Greenburgh town officials are scheduled to meet with Westchester County Legislators this Tuesday at 1 PM to discuss the future of the WESTHELP site. The town has rights to the property and hopes to generate revenue from the property. Some options that could generate significant revenue to the town require the approval of members of the Westchester County Board of Legislators. The meeting on Tuesday will be held at the County Office Building, 8th floor. Greenburgh Legislators who represent the town on the Board of Legislators are Mary Jane Shimsky, Alfreda Williams and Michael Smith.
 
The revenue the town receives from this property will impact taxes in both the villages of Greenburgh and unincorporated Greenburgh. If members of the County Legislature do not work with the town in helping us obtain the maximum revenue for the property tax rates could fluctuate by over 10%. Every 40,000 dollars in revenue equals about 1% of our tax rate --in the town's "A" budget--which impacts village/unincorporated Greenburgh residents. Some of the options under consideration could generate hundreds of thousands of dollars in additional revenue for Greenburgh taxpayers.
OPTIONS UNDER CONSIDERATION--
FERNCLIFF MANOR (ORGANIZATION THAT PROVIDES HELP TO DEVELOPMENTALLY DISABLED) Town to receive between $550,000 and a million dollars a year in revenue if property is rented to Ferncliff.
It is currently located off of Saw Mill River Road in Yonkers. Its school and administrative building is more than 100 years old. The residences are small and camped, and trailers are used as auxiliary classrooms. The facility as is must be replaced as per orders from the State.

The new facility would serve 56 residential children plus 8 day students. All of the students are profoundly disabled, most with severe autism or autism-related disorders, as well as physical disabilities. They require constant assistance and in most cases cannot care for themselves. Consequently they do not leave the campus unless escorted, nor do they require any services from local schools. The children are at Ferncliff because schools are not equipped to handle them.

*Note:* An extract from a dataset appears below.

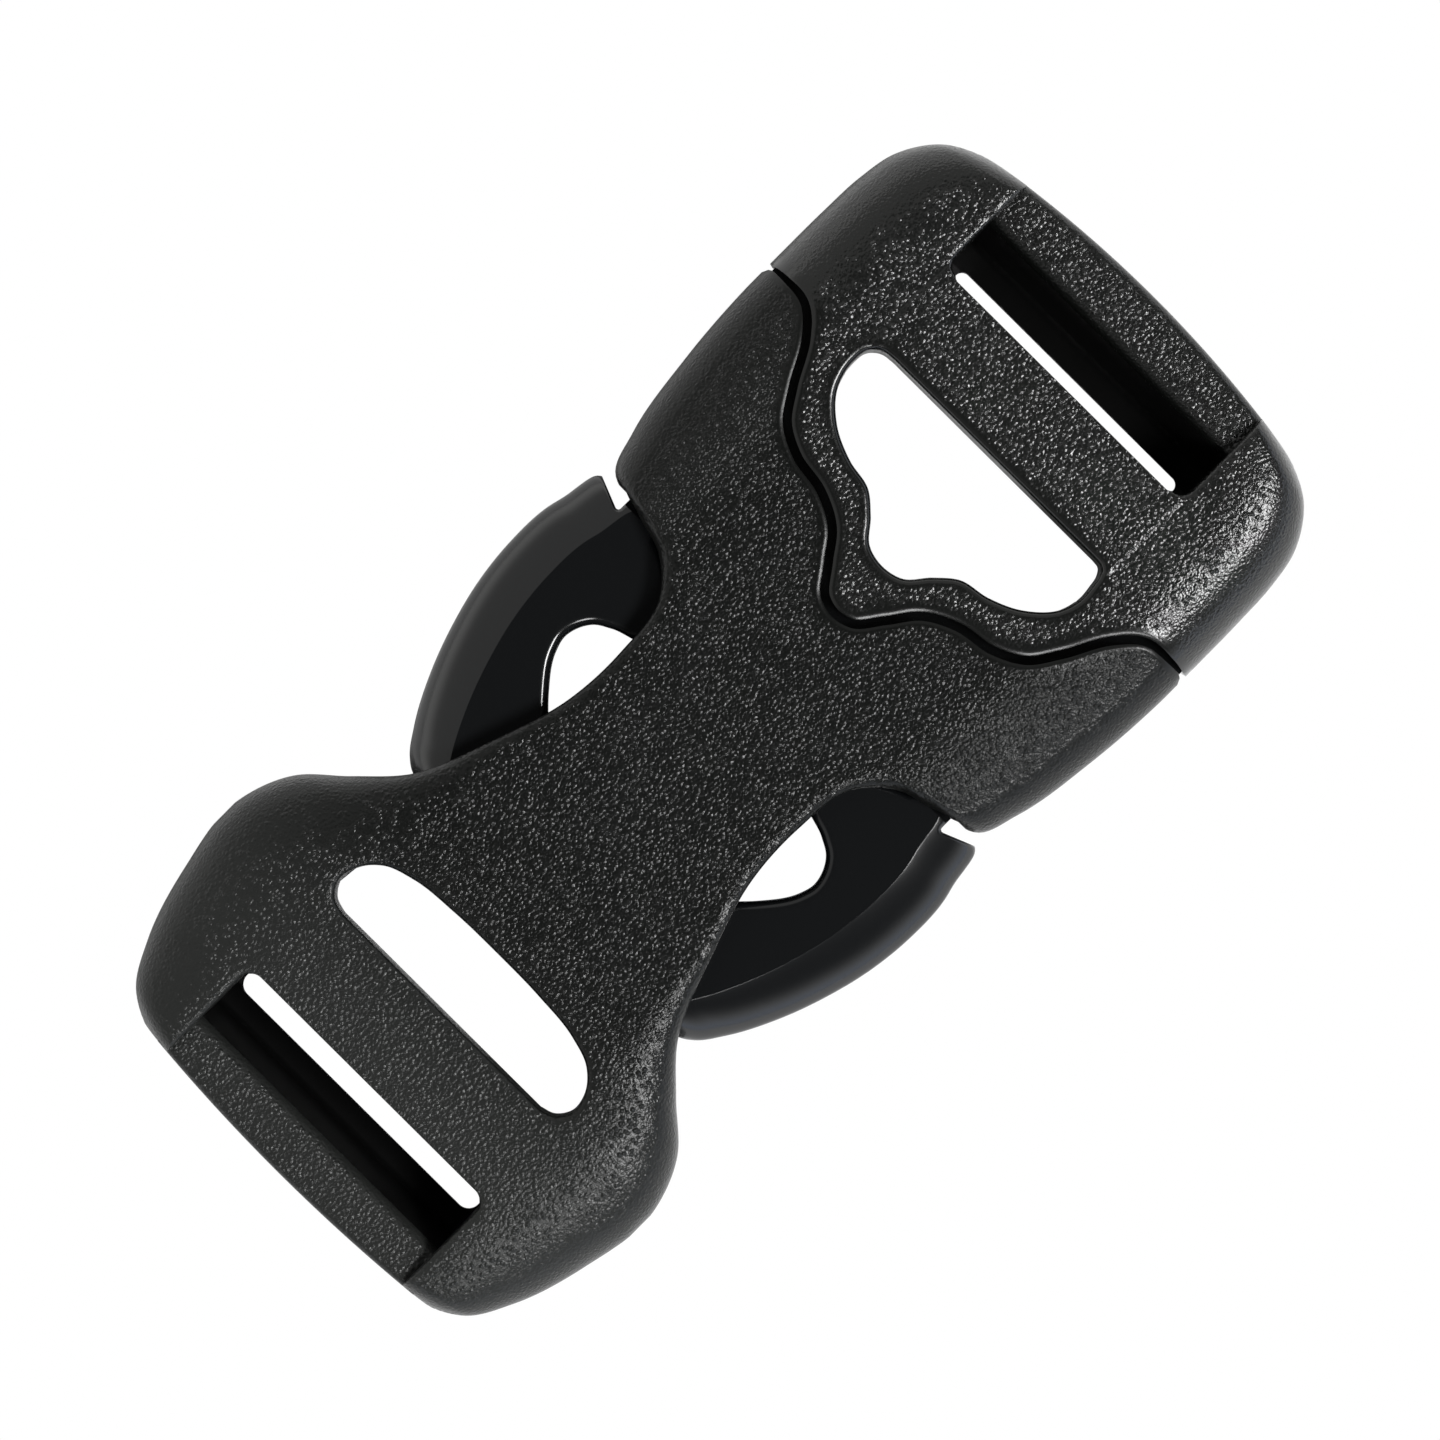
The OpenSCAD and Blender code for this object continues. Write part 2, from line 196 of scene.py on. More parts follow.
# Socket sections: zone (0 closed body, 1 waist, 2 mouth), share of its length, half width from 0 at
# the waist to 1 at the rails, share of the large rounding, share of the fall to the strap end
SOCKET_ROWS = np.array([
    [0, 0.00, 0.24, 0.40, 1.00],
    [0, 0.03, 0.46, 0.50, 0.65],
    [0, 0.08, 0.64, 0.65, 0.35],
    [0, 0.19, 0.79, 0.85, 0.10],
    [0, 0.40, 0.94, 1.00, 0.00],
    [0, 0.62, 1.00, 1.00, 0.00],
    [0, 0.78, 0.87, 1.00, 0.00],
    [0, 0.89, 0.62, 0.75, 0.00],
    [1, 0.00, 0.39, 0.42, 0.00],
    [1, 0.25, 0.165, 0.15, 0.00],
    [1, 0.48, 0.02, 0.13, 0.00],
    [1, 0.68, 0.00, 0.13, 0.00],
    [1, 0.86, 0.06, 0.13, 0.00],
    [1, 0.95, 0.25, 0.30, 0.00],
    [1, 0.99, 0.53, 0.60, 0.00],
    [2, 0.04, 0.78, 0.85, 0.00],
    [2, 0.19, 0.87, 0.95, 0.00],
    [2, 0.53, 0.96, 1.00, 0.00],
    [2, 0.90, 1.00, 1.00, 0.00],
    [2, 1.10, 1.00, 1.00, 0.00],
])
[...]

Residents live at Ferncliff until they are 21, at which point they are transferred to a residential facility for adults, generally a group home. Ferncliff does not intend to run a group home at the Greenburgh site.
 
AFFORDABLE HOUSING - The Town Board has been discussing an agreement with the Greenburgh Housing Authority to provide seniors with affordable housing. The town would have to maintain the property -which could be costly. If the single room units are converted to larger units the renovations could be expensive. There may be some additional work required to comply with federal guidelines dealing with the disabled. Currently half of the apartments are on a 2nd floor--without elevators. One option that could be considered would be to create affordable senior citizen housing on one floor and student dorms for students studying to be nurses on the 2nd floor. An intergenerational initiative. We need to determine how much revenue this option would generate for the town. Seems like it would generate less than Ferncliff --will ask that this be analyzed.
 
SELL THE LAND AND SPLIT THE REVENUE BETWEEN THE COUNTY AND TOWN - The town has rights to the land for a specific period of time. The land then goes to the county. An option that was suggested late last week: the county and town should sell the land (tax credit sale) to a developer for affordable senior housing. It was pointed out that the property is worth about $15 million dollars. Under this option the town would receive $7.5 million in revenue from the sale. And, the county, school district, town would receive annual taxes.
 
New York State has to comply with the tax cap. We have been using our fund balance (savings account) to subsidize programs so need every dollar we can get. We are very proud of the fact that we are one of 15 local governments in the entire state of NY (out of more than 1,000) that have a triple A bond rating--the highest rating a local government can receive--from both Moody's and Standard & Poor's bond rating agency. If we are able to generate significant revenue from the property we will not only be able to keep taxes down but will be able to maintain our high bond rating in the years to come.